At the beginning of this article, I mentioned that I have a ton of password that I remember. It's true, but I remember them because I access a lot of different systems frequently. I remember through repetition, not because I make an effort to remember. In fact, it seems to me that making an effort to remember something is a sure fired way to ensure that you forget it. There are dozens more passwords that I don't use that frequently, but I have stored in a KeePass file. No muss, no fuss.

If you do move to adopt something similar to what I do, a couple of words of common sense.

First, make a backup of that KeePass file from Dropbox from time to time.

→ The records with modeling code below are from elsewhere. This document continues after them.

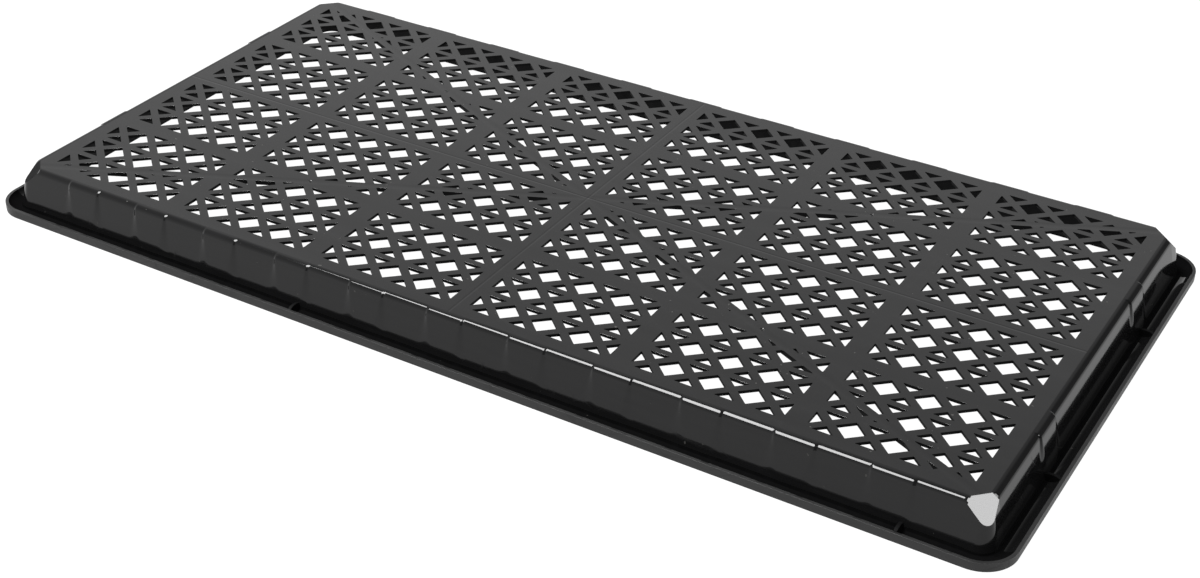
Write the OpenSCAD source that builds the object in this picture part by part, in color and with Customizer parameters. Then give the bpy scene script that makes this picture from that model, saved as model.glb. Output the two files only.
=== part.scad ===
// Mesh-bottom seedling tray for standard 1020 benches, standing on its rim
// with the mesh floor uppermost. It is one moulding: each node is a region
// of it, and the regions meet face to face.
// Millimetres, +Z up. The origin is the middle of the rim's underside,
// +X runs along the length and +Y across the width.

/* [Tray] */
// Length over the rim lip
tray_length = 540; // [480:1:600]
// Width over the rim lip
tray_width = 273; // [240:1:320]
// Height from the rim's underside to the outer face of the floor
tray_height = 23; // [18:0.5:60]
// Thickness of the floor, the walls and the gussets
skin = 1.2; // [1:0.05:1.6]

/* [Walls] */
// Lean of the two end walls, in degrees from upright
end_draft = 14.2; // [3:0.1:18]
// Lean of the two side walls, in degrees from upright
side_draft = 11.4; // [3:0.1:18]
// Outer radius where a wall turns into the floor
shoulder_radius = 2.3; // [2:0.1:3.5]
// Radius of the upright corner between two walls, at the rim
corner_radius = 8.2; // [7.8:0.1:10]
// Flat radius left inside the shoulder at a corner of the floor
floor_corner_radius = 5.2; // [4:0.1:6]
// Length cut off each side of the floor by a corner facet
facet_leg = 8; // [7:0.1:10]
// Slope of a corner facet, in degrees from level
facet_slope = 47.8; // [40:0.1:55]

/* [Stacking pads] */
// How far a pad stands out from the wall between pads
pad_step = 0.75; // [0.4:0.05:0.9]
// Number of pads along a side wall
side_pads = 11; // [3:2:11]
// Distance from the middle of the last pad to the end of a straight side wall
side_pad_margin = 30.4; // [24:0.1:34]
// Width of a pad on a side wall
side_pad_width = 18.9; // [12:0.1:24]
// Distance from the middle of a pad to the end of a straight end wall
end_pad_margin = 54.4; // [40:0.1:64]
// Width of a pad on an end wall
end_pad_width = 17.7; // [12:0.1:24]

/* [Rim] */
// Distance from the foot of the wall to the outside of the lip
rim_overhang = 8.3; // [7:0.1:12]
// Thickness of the flat flange round the foot of the walls
flange = 1.3; // [1:0.05:2]
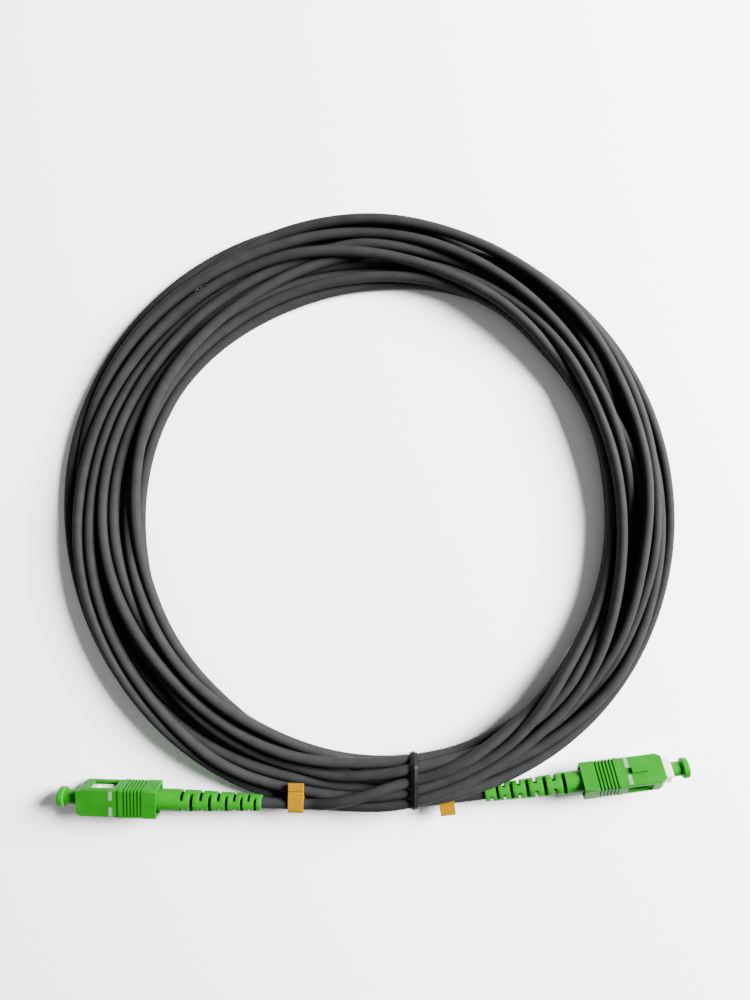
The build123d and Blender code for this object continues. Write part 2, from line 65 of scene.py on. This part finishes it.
# the left tail onto the coil and the right tail off it, from and to the boots' tips
TAIL_IN = ((-34.44, -5.84, 6.17), (-29.39, -5.93, 6.32), (-24.35, -6.03, 6.47), (-18.95, -6.13, 6.64))
TAIL_OUT = ((19.3, -6.13, 3.59), (24.9, -5.28, 3.89), (30.1, -4.50, 4.16), (35.23, -3.72, 4.43))
TAIL_IN_END = -102          # the cable is on the left tail up to this angle
TAIL_OUT_START = 3.9        # and on the right one from this angle after its last pass of the tie
ONTO_COIL = ((-95.0, 88.6, 8.0), (-90.0, 86.7, 9.0), (-85.0, 85.2, 9.6))    # angle, radius, height

# the two markers on the tails, and the left one's tab, which lies over the strands beside it
MARKER_X = (-23.7, 23.2)
MARKER_R = 2.8
MARKER_REACH = 6.5          # the strands keep clear of a marker this far each side of its middle
TAB_ANGLE = -105.4
TAB_INNER_R = 80.0
UNDER_TAB = (3, 5.2)        # within this angle of the tab, a strand's middle is no higher than this
BESIDE_TAB = (8, 6.3)
TAB_SKIP = 3                # the first points after the left tail rise past the tab

# each turn: its radius, and its layer above the lowest one, at these angles from the tie on
ANGLES = (-81.4, -50, -10, 30, 70, 110, 150, 190, 230, 255)
TURNS = (
    ((84, 78.9, 75.3, 76.2, 77.3, 74.6, 75.8, 77.5, 77, 76.6), (2.6, 1.2, 0, 0, 0.9, 0.3, 1.2, 1, 1, 1)),
    ((78.5, 81, 85.4, 83, 83, 82.8, 85.7, 85.3, 81.7, 79.2), (0, 0, 0, 0, 0, 1.2, 1, 1.5, 1.5, 1.6)),
    ((78.3, 81, 88.6, 80, 76.6, 71.3, 73.4, 73.5, 75.4, 76.8), (1, 0.6, 0, 0.6, 0, 0, 0, 0, 0, 0)),
    ((81.5, 83, 82.2, 85.3, 89.2, 93.4, 96.6, 94.9, 93.4, 89), (1, 0.2, 0, 0, 0, 0, 0, 0, 0, 0.2)),
    ((91.3, 93.2, 93.9, 93.1, 90.8, 88, 86.8, 85.4, 83.8, 84.8), (1.1, 1, 0, 0, 0, 0, 0, 0, 0, 0)),
    ((88, 88.3, 88, 90.7, 88, 85.5, 86.6, 90.6, 91.7, 90.3), (0, 0, 0.4, 1, 0.6, 0, 0.5, 0.7, 1, 1)),
    ((87.8, 82.1, 77.3, 77, 79.9, 87.3, 90.7, 94.4, 94.3, 93), (2, 1.5, 0.9, 1, 1.4, 1.2, 1, 1, 1, 0)),
    ((90.5, 85.5, 79.2, 78.5, 83.2, 80.4, 79.2, 80.8, 85, 82.6), (2.1, 2, 1.9, 1.9, 1.1, 0, 0, 0, 1, 1.5)),
    ((80.3, 82, 79.6, 79.3, 79.7, 78.2, 81.8, 83, 80.5, 79.8), (2, 0.5, 0.5, 0, 0, 0.1, 0.9, 0.9, 0.4, 0.3)),
    ((80.8, 81.5, 79.3, 81.8, 86.6, 92, 95, 92.2, 90, 86.8), (0, 0, 0, 1, 1.2, 1.2, 1, 0.2, 0, 0.7)),
    ((87, 90, 90.9, 88.9, 85, 80.1, 78.6, 75.1, 75.2, 77.5), (1, 0.4, 0.8, 0, 0, 1, 1.6, 1, 0.8, 0.3)),
    ((84, 85.8, 85.9, 89.3, 92.7, 94, 92, 88.8, 86.8, 89.4), (0, 0, 1, 1.2, 1.4, 1.2, 0, 0, 0, 0)),
)
LAST_PASS = (91.3, 0.0)     # radius and layer where the cable passes the tie for the last time

# the coil's inner and outer edge, at these angles
EDGE_ANGLES = (-90, -80, -70, -50, -38, -15, 10, 30, 45, 58, 72, 90,
               112, 130, 147, 162, 180, 205, 240, 257, 270)
INNER_EDGE = (75.8, 76.4, 77.2, 77.2, 75.3, 73.3, 73.1, 74.0, 73.8, 75.4, 74.1, 71.2,
              69.5, 70.6, 71.8, 71.4, 72.0, 72.8, 73.6, 75.0, 75.8)
OUTER_EDGE = (93.6, 93.4, 93.6, 95.0, 95.9, 95.8, 95.0, 94.5, 93.8, 93.5, 94.4, 96.0,
              95.8, 97.2, 98.1, 98.7, 97.7, 96.6, 95.8, 94.6, 93.2)

# how the turns are laid on one another
ROUNDS = 600
EARLY = 0.35                # share of the rounds before the turns begin to sink
PUSHES = 6                  # times in a round that the turns are pushed clear of one another
STRAND_SPACE = 1.02         # room for a strand, over its own diameter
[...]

Even if it is just stored on your PC, just make sure that you make an effort to grab an extra copy of it once per month or so. When encrypted files corrupt (and all files can get corrupt), there is generally no recovery -- it's encrypted, remember? If you wanna go all out on this, then put a copy of it on a thumbdrive once a month, and keep it in your safe deposit box.

Second, write down the KeePass password and put it somewhere secure. Don't write \"KeePass password\" at the top, and then the password right underneath it. Just write the thing on a Post-It or a small piece of paper, and put it somewhere where you no you won't lose it -- in a safe deposit box, or something like that. That way if you do forget the one password you have left to remember, you can still get your data out of there.

Third, keep dropping breadcrumbs. If you haven't figured it out yet, those first 2 common sense items were to help safegaurd your data fro yourself. Take the last step, and put the following info in that safe deposit box (or whatever you are using): your Dropbox password, and the email address that you used to register.

Fourth, don't keep all of your breadcrumbs in a notebook in your underwear drawer. While it is highly unlikely that anyone is going to be snooping through your skivs, you can't leave everything in one place, unless it is truly secure -- like the bank.

So there you have it. Now take the step, and get started. After all, you write yourself notes to remember to get beer and pretzels. Why not document something that is truly important?